Man muss aber auch schauen, was das Ziel solcher Aktionen ist! Manchmal geht es den Erklärbären nur darum, einen Stick wieder benutzbar zu machen, unter Inkaufnahme eines totalen Datenverlustes.
Wenn es dagegen um die Rettung gespeicherter Daten geht, dann würde ich allergrößte Zurückhaltung empfehlen, was jedweden Schreibzugriff auf den Datenspeicher betrifft!
Und hier kommt wieder das schon erwähnte Photorec ins Spiel!
Photorec greift ausschließlich lesend auf den Datenträger zu.
Es versucht also nicht, Fehler auf dem Stick aktiv zu beheben.
Dabei schert sich dieses Programm nicht um die zugrundeliegende Datenstruktur, sondern es versucht die Verkettung selbst zu rekonstruieren - aber halt nicht auf dem Quell-Laufwerk, sondern ausschließlich dort, wo die gelesenen Daten hin kopiert werden.
Ich hatte schon wirklich oft den Fall, dass kein anderes Tool mehr Daten retten konnte, nur Photorec schaffte es, weil es quasi am Betriessystem vorbei arbeitet.
Aber wenn sogar Photorec versagt, dann sitzt die Macke eben tiefer in der Hardware.
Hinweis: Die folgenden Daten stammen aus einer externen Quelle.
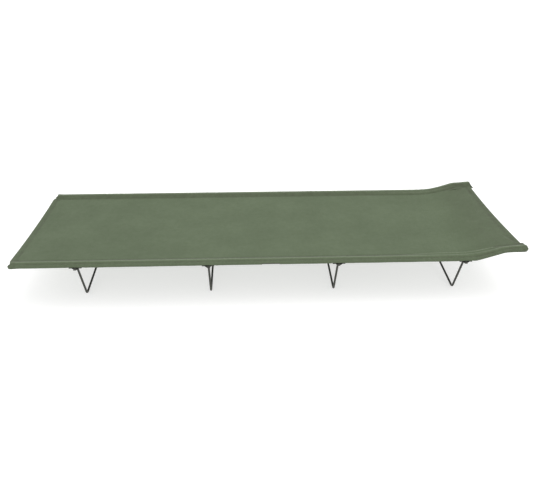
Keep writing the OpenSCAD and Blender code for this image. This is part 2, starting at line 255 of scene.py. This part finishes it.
def section(across, flare):
    """(y, level, normal y, normal level) of the cloth at a distance across the cut from its
    middle. flare is how much fuller the sleeve is there."""
    side = 1 if across >= 0 else -1
    u = abs(across)
    if u <= PANEL_HALF:
        share = u / PANEL_HALF
        tilt = 2 * SAG * share / PANEL_HALF
        return side * u, -SAG * (1 - share * share), -side * tilt, 1.0
    u -= PANEL_HALF
    top = (math.cos(WRAP), math.sin(WRAP))
    radius = SLEEVE_R + flare
    if u <= SLOPE:
        share = u / SLOPE
        y = -SEAM_INSET + share * (SEAM_INSET + radius * top[0])
        level = share * radius * top[1]
        return side * (RAIL_Y + y), level, side * top[0], top[1]
    u -= SLOPE
    if u <= ROUND:
        angle = WRAP - u / SLEEVE_R
        turn = (math.cos(angle), math.sin(angle))
        return side * (RAIL_Y + radius * turn[0]), radius * turn[1], side * turn[0], turn[1]
    u -= ROUND
    if u <= SLOPE:
        share = 1 - u / SLOPE
        y = -SEAM_INSET + share * (SEAM_INSET + radius * top[0])
        level = -share * radius * top[1] - (1 - share) * LAYER_GAP
        return side * (RAIL_Y + y), level, side * top[0], -top[1]
    u -= SLOPE
    share = 1 - u / PANEL_HALF
    return side * (PANEL_HALF - u), -SAG * (1 - share * share) - LAYER_GAP, 0.0, -1.0


def edge_shift(across, bow, reach):
    """How far the end edge moves outwards there: the panel is bowed in by the pull across,
    and the sleeve reaches further along its rail than the panel."""
    share = min(1.0, abs(across) / PANEL_HALF)
    past_seam = smooth((abs(across) - PANEL_HALF) / (0.8 * SLOPE))
    return reach * past_seam - bow * (1 - share ** 2)


def lower_lip(across):
    """How far the lower, outer side of a foot sleeve runs on past the upper side."""
    around = (abs(across) - PANEL_HALF - SLOPE) / ROUND
    starting = smooth((around - LIP_START) / LIP_FADE)
    return FOOT_LIP * starting * smooth((LIP_END - around) / LIP_FADE)


def closed_end(y, level, on_line, tip, closing):
    """Section point drawn in where its sleeve closes flat, just before its tip."""
    share = (on_line - tip + closing) / closing
    if share <= 0 or abs(y) < PANEL_HALF:
        return y, level
    share = min(1.0, share)
    open_share = TIP_OPEN + (1 - TIP_OPEN) * (1 - share ** TIP_BLUNTNESS)
    outward = max(0.0, abs(y) - RAIL_Y)
    drawn_in = outward * (1 - open_share) / 2
    return y - math.copysign(drawn_in, y), level * open_share


def ramp_fold(across, along):
    """How far the slack fold along the inside of a sleeve has risen there: it starts
    between the last two legs and runs out on the headrest."""
    rising = smooth((along - RAMP_X + FOLD_START) / FOLD_RISE)
    fading = 1 - smooth((along - RAMP_X - FOLD_END) / FOLD_FADE)
    return rising * fading * (LEFT_FOLD if across > 0 else 1.0)


def leg_pulls(u, side, along, sleeve):
    """Creases that the saddles pull into the cloth. u is the distance out past the seam."""
    height = 0.0
    for number, leg in enumerate(LEG_X):
        near = bell(along - leg, PULL_REACH)
        if near > 0.01:
            # The shifts make the pulls differ from saddle to saddle
            phase = (along - leg) / PULL_PITCH + 0.6 * number + 0.4 * side
            height += PULL_HEIGHT * near * sleeve * math.sin(phase * math.pi)
            fan = (along - leg) / (FAN_PITCH - FAN_SPREAD * min(0.0, u))
            height += FAN_HEIGHT * near * bell(u, FAN_REACH) * math.cos(fan * math.pi)
    return height


def end_creases(u, along, panel):
    """Diagonal folds inside the corners, and the hem's groove and swell."""
    height = 0.0
    for end, length, depth in ((1, HEAD_EDGE, HEAD_DIAGONAL), (-1, FOOT_EDGE, FOOT_DIAGONAL)):
        inward = length - end * along
        if END_ZONE[0] < inward < END_ZONE[1]:
            from_corner = -u
            fold = inward - DIAGONAL_START - DIAGONAL_SLANT * from_corner
            valley = bell(fold, VALLEY_WIDTH) * bell(from_corner - VALLEY_PLACE, VALLEY_REACH)
            swell = bell(fold - SWELL_OFFSET, SWELL_WIDTH)
            swell *= bell(from_corner - SWELL_PLACE, SWELL_REACH)
            height += depth * (SWELL_SHARE * swell - valley)
            height -= HEM_GROOVE * bell(inward - HEM_STITCH, HEM_GROOVE_WIDTH) * panel
            height += HEM_SWELL * bell(inward - HEM_SWELL_PLACE, HEM_SWELL_WIDTH) * panel
    return height


def creases(across, along):
    """Height of the soft creases: pulls round the leg saddles, seam puckers, a slack
    diagonal inside the corners and a little unevenness everywhere."""
    u = abs(across) - PANEL_HALF
    side = 1 if across >= 0 else -1
    sleeve = smooth((u + 4 * MM) / (8 * MM)) * (1 - smooth((u - SLOPE - ROUND) / SLOPE))
    panel = 1 - smooth((u + 2 * MM) / (6 * MM))
    height = PANEL_SWELL * panel * noise.noise(Vector((across * 3.1, along * 2.3, 4.7)))
    height += PANEL_RIPPLE * panel * noise.noise(Vector((across * 13, along * 9, 1.3)))
    height += SLEEVE_RIPPLE * sleeve * noise.noise(Vector((side * 5.0, along * 17, u * 30)))
    height += leg_pulls(u, side, along, sleeve)
    wander = 3 * noise.noise(Vector((along * 25, side, 0)))
    pucker = math.sin(along * 2 * math.pi / PUCKER_PITCH + wander)
    height += PUCKER_HEIGHT * bell(u, PUCKER_REACH) * pucker
    height -= SEAM_DEPTH * bell(u, SEAM_WIDTH)
    height -= LAP_DEPTH * bell(u - SLEEVE_SEAM, LAP_WIDTH)
    height += FOLD_HEIGHT * ramp_fold(across, along) * bell(u - FOLD_PLACE, FOLD_WIDTH)
    return height + end_creases(u, along, panel)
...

Bzw. in der Firmware und Parametrierung des Controllers himself. Also dort, wo sich eine Formatierung durchs Betriebssystem gar nicht auswirkt.
Und hier kommen eben jene Tools ins Spiel, die in der Lage sind, die Firmware des USB-Controllers neu zu flashen.
Die rühren nicht im Speicher der Userdaten herum, sondern nur in dem kleinen Firmware-Flash, der direkt im USB-Controller integriert ist.
Da der Strombedarf Deines Sticks in einem Rahmen liegt, der für mich nicht direkt nach einem Hardware-Defekt aussieht, würde ich empfehlen, mal nach solchen Tools zu recherchieren.
Zusammenfassung:
- Eine Formatierung wirkt sich (sehr wahrscheinlich) schreibend auf den Speicher der Userdaten aus - sehr schlecht!
- Photorec greift nur lesend auf den Datenspeicher zu - 100% gefahrlos!
- Firmware-Tools beschreiben nicht den Userdaten-Speicher, sondern den USB-Controller himself - sollte gefahrlos sein.
Wobei ich den letzten Punkt natürlich nur dann als "gefahrlos" ansehe, wenn der Stick eh "nicht mehr tut".
Einem bestens funktionierenden Stick würde ich damit selbstverständlich nicht auf die Pelle rücken, wenn dort noch ungesicherte Daten vorhanden sind. Ein Neu-Flashen der Controller-Firmware ist die Analogie zu einem BIOS/UEFI-Update.
Und wenn alle Stricke reißen, muss man halt zusehen, einen 100% identischen Stick aufzutreiben und dessen Controller auszuschlachten.
Der wird ja passend für die umliegende Hardware geflasht sein; anders als neu gekaufte Blanko-Chips.
Nur ist es leider oft sehr sehr schwer, einen wirklich 100% identischen Stick aufzutreiben. Egal, was draußen aufgedruckt ist.